Her body shone like ambergris beside me. And, reader, excuse this indiscretion: Sharilyn had the wettest, prettiest sex I’d ever touched, kissed, sucked. She ran like the world’s first rivers. I still relished its kinship with damp loam, as we lay in the aftermath, sticky with humors.
“I hardly know what to say,” I said.
“I don’t either,” she said.
“May I stay the night?” I asked, a courtier.
She smiled and my heart went ka-chunk.
“Yes, you may,” she said.
She stood up and I sat still for a moment so that I could watch her walk away. Her underside was a prothalamion. She was as sexy as a fire.
“Come on,” she said.
I stood up.
“Oh, wait,” I said.
I turned back and picked up Revenge of the Lawn and placed a magazine subscription form in it as a bookmark. It was no longer a wounded bird. It was the charm which brought me together with Sharilyn Chwedyk.

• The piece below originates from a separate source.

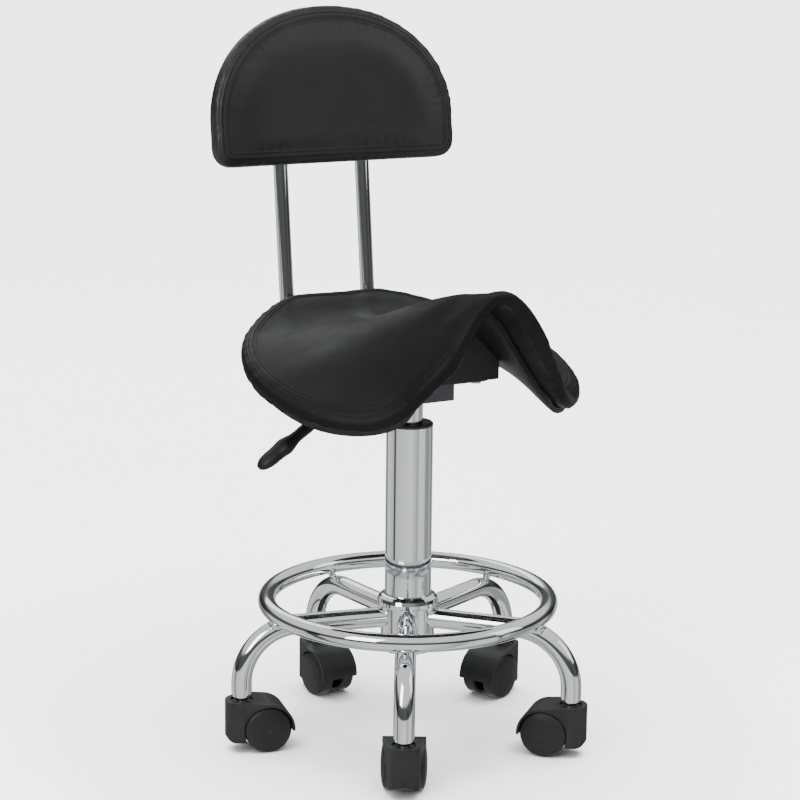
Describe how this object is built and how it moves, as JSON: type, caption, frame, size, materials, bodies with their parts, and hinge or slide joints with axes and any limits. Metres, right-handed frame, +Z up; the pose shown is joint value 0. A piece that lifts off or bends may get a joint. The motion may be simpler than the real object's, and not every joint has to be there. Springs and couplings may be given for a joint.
{
  "type": "dentist stool",
  "caption": "Height-adjustable dentist stool with a saddle seat, D-shaped backrest on two rods, foot ring and a five-leg tube base on twin-wheel casters.",
  "frame": {"origin": "on the floor, where the axis of the lift column meets it", "axes": "+Z up along the lift column; the sitter faces -Y; +X is the sitter's left"},
  "size_m": [0.3845, 0.4207, 0.7768],
  "materials": {
    "chrome_tube": "mirror polished",
    "steel": "zinc plated",
    "pressed_steel": "black powder coat",
    "screws": "zinc plated",
    "cylinder": "bright chromed",
    "bush_plastic": "matte",
    "rubber": "matte",
    "seat_leatherette": "fine grain satin",
    "back_leatherette": "fine grain satin",
    "shell_plastic": "fine matte",
    "plywood": "raw",
    "stained_block": "black stained",
    "lever_plastic": "fine matte",
    "caster_plastic": "fine matte",
    "caster_pin": "bright",
    "wheel_plastic": "satin"
  },
  "bodies": {
    "base": {"hub": "chrome_tube", "hub_cap": "chrome_tube", "column_tube": "chrome_tube", "column_end_plate": "steel", "guide_bush": "bush_plastic", "leg_1": "chrome_tube", "leg_2": "chrome_tube", "leg_3": "chrome_tube", "leg_4": "chrome_tube", "leg_5": "chrome_tube", "foot_ring": "chrome_tube", "ring_studs": "chrome_tube", "stem_sockets": "chrome_tube"},
    "lift_rod": {"piston_rod": "cylinder", "piston": "cylinder", "rod_clip": "screws", "thrust_bearing": "screws", "bump_cushion": "rubber"},
    "seat": {"gas_cylinder": "cylinder", "rod_seal": "bush_plastic", "mechanism_plate": "pressed_steel", "mechanism_screws": "screws", "mechanism_housing": "pressed_steel", "mechanism_socket": "pressed_steel", "lever_pivot": "steel", "seat_shell": "shell_plastic", "seat_cushion": "seat_leatherette", "mounting_block": "stained_block", "backrest_bridge": "pressed_steel", "bridge_screws": "screws", "backrest_rod_left": "chrome_tube", "backrest_rod_right": "chrome_tube", "rod_end_caps": "bush_plastic", "backrest_board": "plywood", "backrest_cushion": "back_leatherette", "backrest_rear_pad": "back_leatherette", "backrest_screws": "screws"},
    "lever": {"lever_rod": "steel", "lever_handle": "lever_plastic"},
    "valve_button": {"valve_button": "bush_plastic"},
    "swivel_1": {"caster_housing_1": "caster_plastic", "caster_pins_1": "caster_pin"},
    "wheel_1a": {"wheel_1a": "wheel_plastic"},
    "wheel_1b": {"wheel_1b": "wheel_plastic"},
    "swivel_2": {"caster_housing_2": "caster_plastic", "caster_pins_2": "caster_pin"},
    "wheel_2a": {"wheel_2a": "wheel_plastic"},
    "wheel_2b": {"wheel_2b": "wheel_plastic"},
    "swivel_3": {"caster_housing_3": "caster_plastic", "caster_pins_3": "caster_pin"},
    "wheel_3a": {"wheel_3a": "wheel_plastic"},
    "wheel_3b": {"wheel_3b": "wheel_plastic"},
    "swivel_4": {"caster_housing_4": "caster_plastic", "caster_pins_4": "caster_pin"},
    "wheel_4a": {"wheel_4a": "wheel_plastic"},
    "wheel_4b": {"wheel_4b": "wheel_plastic"},
    "swivel_5": {"caster_housing_5": "caster_plastic", "caster_pins_5": "caster_pin"},
    "wheel_5a": {"wheel_5a": "wheel_plastic"},
    "wheel_5b": {"wheel_5b": "wheel_plastic"}
  },
  "joints": [
    {"name": "seat_swivel", "type": "hinge", "parent": "base", "child": "lift_rod", "pos_m": [0, 0, 0.11], "axis": [0, 0, 1], "continuous": true},
    {"name": "seat_height", "type": "slide", "parent": "lift_rod", "child": "seat", "axis": [0, 0, 1], "range_m": [0, 0.13]},
    {"name": "lever_lift", "type": "hinge", "parent": "seat", "child": "lever", "pos_m": [-0.024, 0, 0.3948], "axis": [0, 1, 0], "range_deg": [0, 6], "stiffness_Nm_per_rad": 0.6},
    {"name": "valve_press", "type": "slide", "parent": "seat", "child": "valve_button", "axis": [0, 0, -1], "range_m": [0, 0.0028]},
    {"name": "caster_swivel_1", "type": "hinge", "parent": "base", "child": "swivel_1", "pos_m": [-0.09394, -0.15821, 0.056], "axis": [0, 0, 1], "continuous": true},
    {"name": "wheel_spin_1a", "type": "hinge", "parent": "swivel_1", "child": "wheel_1a", "pos_m": [-0.08118, -0.13672, 0.025], "axis": [0.8599, -0.5105, 0], "continuous": true},
    {"name": "wheel_spin_1b", "type": "hinge", "parent": "swivel_1", "child": "wheel_1b", "pos_m": [-0.08118, -0.13672, 0.025], "axis": [0.8599, -0.5105, 0], "continuous": true},
    {"name": "caster_swivel_2", "type": "hinge", "parent": "base", "child": "swivel_2", "pos_m": [0.12144, -0.13823, 0.056], "axis": [0, 0, 1], "continuous": true},
    {"name": "wheel_spin_2a", "type": "hinge", "parent": "swivel_2", "child": "wheel_2a", "pos_m": [0.10494, -0.11945, 0.025], "axis": [0.7513, 0.66, 0], "continuous": true},
    {"name": "wheel_spin_2b", "type": "hinge", "parent": "swivel_2", "child": "wheel_2b", "pos_m": [0.10494, -0.11945, 0.025], "axis": [0.7513, 0.66, 0], "continuous": true},
    {"name": "caster_swivel_3", "type": "hinge", "parent": "base", "child": "swivel_3", "pos_m": [0.16899, 0.07278, 0.056], "axis": [0, 0, 1], "continuous": true},
    {"name": "wheel_spin_3a", "type": "hinge", "parent": "swivel_3", "child": "wheel_3a", "pos_m": [0.14603, 0.06289, 0.025], "axis": [-0.3955, 0.9184, 0], "continuous": true},
    {"name": "wheel_spin_3b", "type": "hinge", "parent": "swivel_3", "child": "wheel_3b", "pos_m": [0.14603, 0.06289, 0.025], "axis": [-0.3955, 0.9184, 0], "continuous": true},
    {"name": "caster_swivel_4", "type": "hinge", "parent": "base", "child": "swivel_4", "pos_m": [-0.017, 0.18321, 0.056], "axis": [0, 0, 1], "continuous": true},
    {"name": "wheel_spin_4a", "type": "hinge", "parent": "swivel_4", "child": "wheel_4a", "pos_m": [-0.01469, 0.15832, 0.025], "axis": [-0.9957, -0.0924, 0], "continuous": true},
    {"name": "wheel_spin_4b", "type": "hinge", "parent": "swivel_4", "child": "wheel_4b", "pos_m": [-0.01469, 0.15832, 0.025], "axis": [-0.9957, -0.0924, 0], "continuous": true},
    {"name": "caster_swivel_5", "type": "hinge", "parent": "base", "child": "swivel_5", "pos_m": [-0.1795, 0.04045, 0.056], "axis": [0, 0, 1], "continuous": true},
    {"name": "wheel_spin_5a", "type": "hinge", "parent": "swivel_5", "child": "wheel_5a", "pos_m": [-0.15511, 0.03496, 0.025], "axis": [-0.2198, -0.9755, 0], "continuous": true},
    {"name": "wheel_spin_5b", "type": "hinge", "parent": "swivel_5", "child": "wheel_5b", "pos_m": [-0.15511, 0.03496, 0.025], "axis": [-0.2198, -0.9755, 0], "continuous": true}
  ],
  "couplings": [
    {"joint": "valve_press", "follows": "lever_lift", "m_per_rad": 0.0255}
  ]
}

“Strap yourself to the tree with roots.
You ain’t going nowhere.”
—Bob Dylan

Consider the silence in the
stillness, the silence
of music, of two hearts
rubbed together. There is

strength and austerity
and the sturdy sophistic
stillness of the silence.
It is in the unreasoning that
we bloom, the silent

I write this to a strange woman
I’ve never met, hoping my words
will make her love me.
We are all lonely in the face of
what we have to say, even if
we have nothing to say.

I Fall into Sharilyn Chwedyk the way Small Birds Beaten by the Storm Fall

I had three more days in San Francisco. Thoughts of the hippie-surrealist writer whose writings had brought me west immerged like dew. I was retted with this foxy, slender woman, whose every movement seemed to me to embody a smoldering sexuality. Sharilyn, who is both dark and light—chocolate hair and skin like sea foam. And those
freckles—they were a map to her soul, to my soul, to the linking of two souls. Do I overspeak? No.
Favorite memory of those first heady days: well, the sex, of course. Who, honestly would say otherwise?
Also: the day we spent driving all over that transcendent city, whose surface is like a rumpled counterpane, in search of used books. There are as many used bookstores in San Francisco as there are churches, or so it seemed to me on that magickal day.
Am I misremembering this? There was one called An Unclean Dimly Lit Place for Books? In which I found a paperback of Tarzan of the Apes, a book I’d always meant to read—I know, it’s not exactly Thomas Mann. But therein I found this gem of a line: “Tarzan began to hold his own kind in but low esteem.”
Other memorable bargains from that cornucopia of literature: a cheap first edition of Peter Devries’ delightful Reuben, Reuben. A trade paperback of Tanizaki’s The Key. A nice hardback of A Coffin for Dimitrios. Sharilyn bought a fine Modern Library of Six Plays by Ibsen.
And to keep on track: I splurged on a first edition of In Watermelon Sugar. The same dealer—I can’t remember which, though I think it was either Books by the Bay, or The Republic of Letters—had a Please Plant this Book, with all seed packets attached, but my wallet would not allow.
And all the while, by my side, smiling enthusiasm and warmth, the willowy, the pluvial Sharilyn Chwedyk.
Who reads Ibsen?

There are Angels in the Postal Service

Who said all good things come to an end? Who was the first man to utter this jail sentence, this sword of Damocles, under which humankind has labored for centuries?
We would not let it end.

When we parted, in the airport terminal (terminal, friend) it was with rich promises and hungry kisses. There was the telephone, the angels in the postal service, and, hope against hope, the occasional flight between Oklahoma City (weak, dead fizgig end) and San Francisco (The Garden).
We would stay together through stubborn insistence, through passion. It was meant to be. This is how we felt.